## What is being asked
Within the material below, transcribe exactly the lines from the one holding "if empty is" through the one holding "before = set(bpy.data.objects)", keeping both ends and skipping the rest.

## Data extract

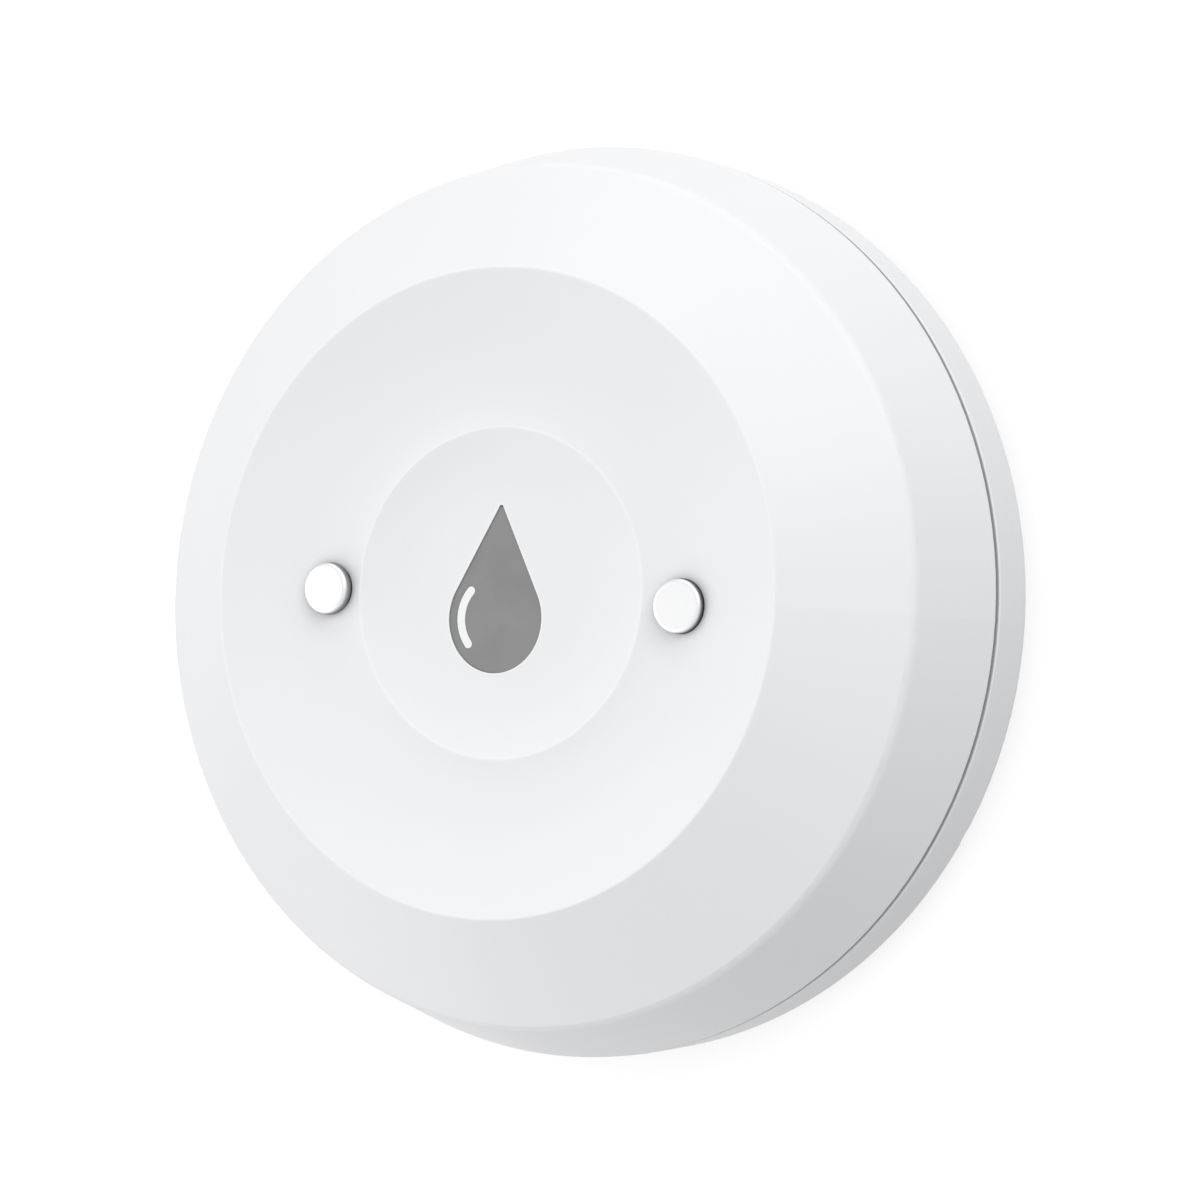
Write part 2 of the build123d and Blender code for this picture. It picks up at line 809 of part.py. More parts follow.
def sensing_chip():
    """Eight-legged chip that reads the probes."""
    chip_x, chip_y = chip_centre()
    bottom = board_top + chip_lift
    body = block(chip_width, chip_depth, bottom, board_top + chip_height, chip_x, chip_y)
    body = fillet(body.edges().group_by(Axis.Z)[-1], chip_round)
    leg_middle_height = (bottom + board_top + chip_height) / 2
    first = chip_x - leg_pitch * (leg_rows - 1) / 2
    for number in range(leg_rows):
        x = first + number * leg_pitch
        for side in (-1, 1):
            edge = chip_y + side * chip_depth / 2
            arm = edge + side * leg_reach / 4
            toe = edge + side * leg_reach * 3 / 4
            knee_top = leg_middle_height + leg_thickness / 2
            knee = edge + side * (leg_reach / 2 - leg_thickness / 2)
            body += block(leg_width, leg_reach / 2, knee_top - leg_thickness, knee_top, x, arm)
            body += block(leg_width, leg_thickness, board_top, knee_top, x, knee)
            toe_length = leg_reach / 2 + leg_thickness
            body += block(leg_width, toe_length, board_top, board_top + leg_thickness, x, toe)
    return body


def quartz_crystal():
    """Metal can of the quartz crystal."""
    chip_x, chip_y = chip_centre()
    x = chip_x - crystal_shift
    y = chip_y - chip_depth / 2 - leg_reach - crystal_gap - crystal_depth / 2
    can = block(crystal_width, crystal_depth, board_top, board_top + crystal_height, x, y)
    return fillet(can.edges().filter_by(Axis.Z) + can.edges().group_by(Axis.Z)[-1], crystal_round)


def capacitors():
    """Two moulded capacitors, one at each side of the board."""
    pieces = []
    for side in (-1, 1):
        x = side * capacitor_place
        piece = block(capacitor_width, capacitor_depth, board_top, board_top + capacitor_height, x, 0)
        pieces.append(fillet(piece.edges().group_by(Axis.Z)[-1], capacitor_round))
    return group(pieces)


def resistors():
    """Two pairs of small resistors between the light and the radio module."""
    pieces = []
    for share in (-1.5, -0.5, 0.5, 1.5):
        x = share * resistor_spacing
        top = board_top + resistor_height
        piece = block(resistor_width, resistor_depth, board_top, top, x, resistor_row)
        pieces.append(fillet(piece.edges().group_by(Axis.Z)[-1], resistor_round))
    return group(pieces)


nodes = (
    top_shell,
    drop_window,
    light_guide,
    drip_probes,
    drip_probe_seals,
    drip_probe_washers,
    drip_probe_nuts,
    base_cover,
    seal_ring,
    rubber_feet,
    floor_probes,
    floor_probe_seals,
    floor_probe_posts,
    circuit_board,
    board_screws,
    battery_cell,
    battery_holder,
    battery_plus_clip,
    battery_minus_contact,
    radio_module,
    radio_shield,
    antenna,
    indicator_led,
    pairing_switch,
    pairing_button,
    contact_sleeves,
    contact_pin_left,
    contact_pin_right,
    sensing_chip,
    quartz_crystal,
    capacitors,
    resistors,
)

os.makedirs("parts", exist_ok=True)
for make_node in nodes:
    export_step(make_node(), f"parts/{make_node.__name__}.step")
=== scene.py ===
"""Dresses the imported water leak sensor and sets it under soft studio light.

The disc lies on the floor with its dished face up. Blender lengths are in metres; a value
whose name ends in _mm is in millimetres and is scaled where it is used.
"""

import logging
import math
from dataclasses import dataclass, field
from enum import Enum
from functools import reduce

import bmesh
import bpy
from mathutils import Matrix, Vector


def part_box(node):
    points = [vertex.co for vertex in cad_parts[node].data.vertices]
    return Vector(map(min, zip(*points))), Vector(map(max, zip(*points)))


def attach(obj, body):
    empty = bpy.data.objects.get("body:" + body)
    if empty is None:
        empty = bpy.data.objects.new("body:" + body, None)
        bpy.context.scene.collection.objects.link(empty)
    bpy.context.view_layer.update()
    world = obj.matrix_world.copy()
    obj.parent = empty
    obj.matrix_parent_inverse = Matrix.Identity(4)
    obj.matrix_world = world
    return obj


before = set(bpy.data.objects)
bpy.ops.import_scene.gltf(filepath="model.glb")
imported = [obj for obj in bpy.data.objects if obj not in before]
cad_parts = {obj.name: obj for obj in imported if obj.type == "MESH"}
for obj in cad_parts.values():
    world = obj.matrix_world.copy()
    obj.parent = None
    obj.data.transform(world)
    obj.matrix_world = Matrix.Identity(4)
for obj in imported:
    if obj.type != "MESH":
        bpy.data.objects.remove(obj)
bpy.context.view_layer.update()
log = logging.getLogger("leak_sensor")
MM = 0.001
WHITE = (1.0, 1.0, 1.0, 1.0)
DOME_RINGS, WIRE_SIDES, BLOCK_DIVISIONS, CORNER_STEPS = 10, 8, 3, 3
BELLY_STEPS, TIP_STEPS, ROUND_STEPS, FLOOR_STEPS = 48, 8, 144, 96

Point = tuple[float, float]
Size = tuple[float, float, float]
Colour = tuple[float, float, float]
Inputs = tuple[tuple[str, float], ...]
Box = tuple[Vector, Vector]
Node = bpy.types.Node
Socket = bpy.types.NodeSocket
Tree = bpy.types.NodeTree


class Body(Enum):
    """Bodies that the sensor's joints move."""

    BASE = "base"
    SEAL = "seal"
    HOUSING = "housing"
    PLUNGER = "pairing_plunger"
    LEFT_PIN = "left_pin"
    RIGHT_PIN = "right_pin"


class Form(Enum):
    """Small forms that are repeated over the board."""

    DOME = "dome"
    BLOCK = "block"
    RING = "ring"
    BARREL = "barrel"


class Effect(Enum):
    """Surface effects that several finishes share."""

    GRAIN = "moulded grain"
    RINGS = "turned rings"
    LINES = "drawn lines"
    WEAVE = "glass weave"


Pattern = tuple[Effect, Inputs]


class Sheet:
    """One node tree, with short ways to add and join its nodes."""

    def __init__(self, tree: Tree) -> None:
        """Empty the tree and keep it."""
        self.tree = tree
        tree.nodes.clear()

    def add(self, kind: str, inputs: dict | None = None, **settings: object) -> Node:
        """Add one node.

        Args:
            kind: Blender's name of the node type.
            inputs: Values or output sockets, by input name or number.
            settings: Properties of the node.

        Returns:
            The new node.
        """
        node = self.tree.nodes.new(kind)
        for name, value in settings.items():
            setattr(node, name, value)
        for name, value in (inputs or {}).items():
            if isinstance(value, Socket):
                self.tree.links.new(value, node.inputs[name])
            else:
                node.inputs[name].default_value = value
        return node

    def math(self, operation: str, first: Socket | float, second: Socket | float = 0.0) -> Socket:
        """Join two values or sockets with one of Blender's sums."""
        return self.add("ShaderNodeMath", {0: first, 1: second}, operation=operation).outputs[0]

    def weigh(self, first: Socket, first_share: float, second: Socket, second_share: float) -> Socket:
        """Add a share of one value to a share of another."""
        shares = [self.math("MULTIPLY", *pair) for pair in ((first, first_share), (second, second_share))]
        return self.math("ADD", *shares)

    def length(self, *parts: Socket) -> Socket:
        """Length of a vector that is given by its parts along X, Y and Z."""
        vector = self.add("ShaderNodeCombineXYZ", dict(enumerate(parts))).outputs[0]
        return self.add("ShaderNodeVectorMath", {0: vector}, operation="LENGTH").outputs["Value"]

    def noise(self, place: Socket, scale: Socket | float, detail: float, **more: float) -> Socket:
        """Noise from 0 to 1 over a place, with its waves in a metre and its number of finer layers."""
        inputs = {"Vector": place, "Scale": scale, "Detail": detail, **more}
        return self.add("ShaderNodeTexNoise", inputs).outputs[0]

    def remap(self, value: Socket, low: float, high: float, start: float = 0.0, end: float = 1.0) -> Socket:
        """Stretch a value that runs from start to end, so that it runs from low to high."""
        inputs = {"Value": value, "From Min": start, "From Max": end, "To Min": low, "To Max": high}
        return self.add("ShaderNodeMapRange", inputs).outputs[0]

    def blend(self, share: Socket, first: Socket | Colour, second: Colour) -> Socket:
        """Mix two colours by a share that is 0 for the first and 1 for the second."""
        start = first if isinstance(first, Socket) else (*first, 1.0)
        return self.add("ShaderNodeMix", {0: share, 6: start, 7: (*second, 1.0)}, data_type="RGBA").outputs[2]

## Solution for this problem
    if empty is None:
        empty = bpy.data.objects.new("body:" + body, None)
        bpy.context.scene.collection.objects.link(empty)
    bpy.context.view_layer.update()
    world = obj.matrix_world.copy()
    obj.parent = empty
    obj.matrix_parent_inverse = Matrix.Identity(4)
    obj.matrix_world = world
    return obj


before = set(bpy.data.objects)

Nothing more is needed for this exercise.